### Task prompt
Copy out all lines with the word "from" in them.

### Provided data
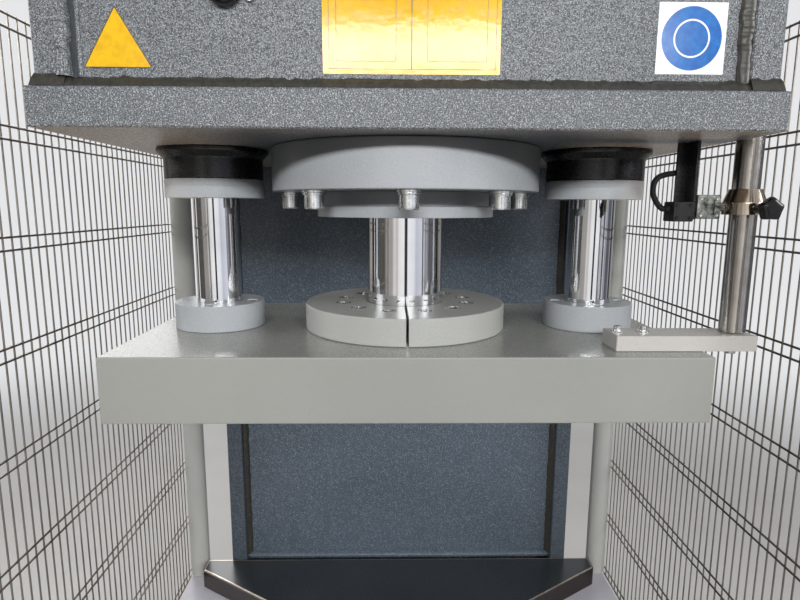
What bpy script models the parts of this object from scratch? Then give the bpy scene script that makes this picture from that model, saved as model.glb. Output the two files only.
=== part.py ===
# C-frame hydraulic press with a guided platen, side guards and its power unit.
# Metres, +Z up. The origin is on the floor, in the middle of the machine's plan.
# The operator stands at -Y. At rest the platen is at the top of its stroke.

import math

import bmesh
import bpy
from mathutils import Matrix, Vector

# Clearances
SEAT_GAP = 0.0003
RUN_GAP = 0.0003
TOOL_PAST = 0.010
TOOL_OVERLAP = 0.002

# Heights and strokes
TABLE_TOP = 0.750
TABLE_THICK = 0.050
DECK_THICK = 0.008
FOOT_HEIGHT = 0.040
DAYLIGHT = 0.6205
STROKE = 0.400
HEAD_GAP = 0.288
HEAD_PLATE_THICK = 0.046
HEAD_TOP_THICK = 0.030

# Frame plates
FRAME_MARGIN = 0.020
SIDE_THICK = 0.037
HEAD_LIP = 0.0105
HEAD_FRONT_OVERHANG = 0.050
SIDE_FRONT_SETBACK = 0.008
FRONT_PLATE_SETBACK = 0.013
FRONT_PLATE_THICK = 0.030
THROAT_DEPTH = 0.4135
THROAT_PLATE_THICK = 0.030
THROAT_PLATE_RECESS = 0.026
SPINE_DEPTH = 0.420
SPINE_PLATE_THICK = 0.025
FRAME_CHAMFER = 0.120
BED_TOP_THICK = 0.040
BED_FRONT_THICK = 0.025
FOOT_BAR_DEPTH = 0.160
FOOT_BAR_OVERHANG = 0.050
PLATE_EDGE = 0.002

# Table and deck
TABLE_EAR_WIDTH = 0.064
TABLE_FRONT_HALF = 0.290
TABLE_EAR_LENGTH = 0.042
TABLE_SHOULDER = 0.134
TABLE_EDGE = 0.003
DECK_SIDE_SETBACK = 0.01015
DECK_OVERHANG = 0.250
DECK_REAR_TRIM = 0.055
BED_BLOCK_INSET = 0.050
BED_BLOCK_DEPTH = 0.360

# Platen and split collar
PLATEN_END = 0.104
PLATEN_DEPTH = 0.435
PLATEN_THICK = 0.093
PLATEN_EDGE = 0.002
BRACKET_EDGE = 0.001
COLLAR_RADIUS = 0.166
COLLAR_HEIGHT = 0.042
COLLAR_SPLIT = 0.004
COLLAR_EDGE = 0.003
COLLAR_SCREWS = 12
COLLAR_SCREW_RATIO = 0.63
COUNTERBORE_RADIUS = 0.0095
COUNTERBORE_DEPTH = 0.010

# Cylinder
ROD_RADIUS = 0.0625
ROD_EDGE = 0.001
ROD_WAY = 0.002
BARREL_BORE = 0.115
BARREL_WALL = 0.035
FLANGE_RIM = 0.064
FLANGE_THICK = 0.0665
FLANGE_BOLTS = 8
FLANGE_BOLT_RATIO = 0.875
BOLT_HEAD_RADIUS = 0.0137
BOLT_HEAD_HEIGHT = 0.0195
WASHER_RADIUS = 0.0155
WASHER_THICK = 0.0035
GLAND_RADIUS = 0.1433
GLAND_LIP = 0.0063
GLAND_DISC_THICK = 0.0165
GLAND_NECK_HEIGHT = 0.022
GLAND_EDGE = 0.0015
ROD_BUSH_WALL = 0.016
ROD_BUSH_LENGTH = 0.048
ROD_BUSH_DROP = 0.006
ROD_SEAL_WALL = 0.009
ROD_SEAL_HEIGHT = 0.010
ROD_SEAL_LIFT = 0.010
PISTON_LENGTH = 0.060
PISTON_EDGE = 0.002
PISTON_SEAL_HEIGHT = 0.014
PISTON_SEAL_WALL = 0.009
CAP_THICK = 0.040
CAP_SPIGOT = 0.012
CAP_CLEARANCE = 0.006
CAP_EDGE = 0.003
PISTON_TOP_CLEARANCE = 0.010
PISTON_BASE_CLEARANCE = 0.030

# Guide columns
GUIDE_FLANGE_GAP = 0.0105
COLUMN_RADIUS = 0.036
COLUMN_SPARE = 0.026
COLUMN_EDGE = 0.002
BASE_RING_RADIUS = 0.072
BASE_RING_HEIGHT = 0.042
RING_SCREWS = 4
RING_SCREW_CIRCLE = 0.054
GUIDE_RING_RADIUS = 0.0775
GUIDE_RING_THICK = 0.029
GUIDE_RING_EDGE = 0.0015
GUIDE_RING_WAY = 0.001
HOUSING_HEIGHT = 0.048
HOUSING_TOP_RADIUS = 0.0865
HOUSING_TOP_THICK = 0.006
HOUSING_TAPER = 0.010
HOUSING_SETBACK = 0.0005
BUSH_WALL = 0.008
BUSH_ABOVE_PLATE = 0.040

# Stroke bracket, rod and trip collar
BRACKET_HEIGHT = 0.022
BRACKET_DEPTH = 0.055
BRACKET_SEAT = 0.1245
BRACKET_REACH = 0.022
BRACKET_SETBACK = 0.030
TRIP_ROD_CLEARANCE = 0.004
TRIP_ROD_RADIUS = 0.0175
TRIP_ROD_LENGTH = 0.600
TRIP_OFFSET = 0.0095
TRIP_RADIUS = 0.0277
TRIP_BODY = 0.016
TRIP_CONE = 0.019
TRIP_CONE_RADIUS = 0.0207
TRIP_EDGE = 0.001
KNOB_LOBES = 5
KNOB_RADIUS = 0.0143
KNOB_LOBE_DEPTH = 0.0026
KNOB_LENGTH = 0.016
KNOB_EDGE = 0.003
KNOB_HUB_RADIUS = 0.0062
KNOB_HUB_LENGTH = 0.019
KNOB_STUD_RADIUS = 0.004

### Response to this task
What bpy script models the parts of this object from scratch? Then give the bpy scene script that makes this picture from that model, saved as model.glb. Output the two files only.
from mathutils import Matrix, Vector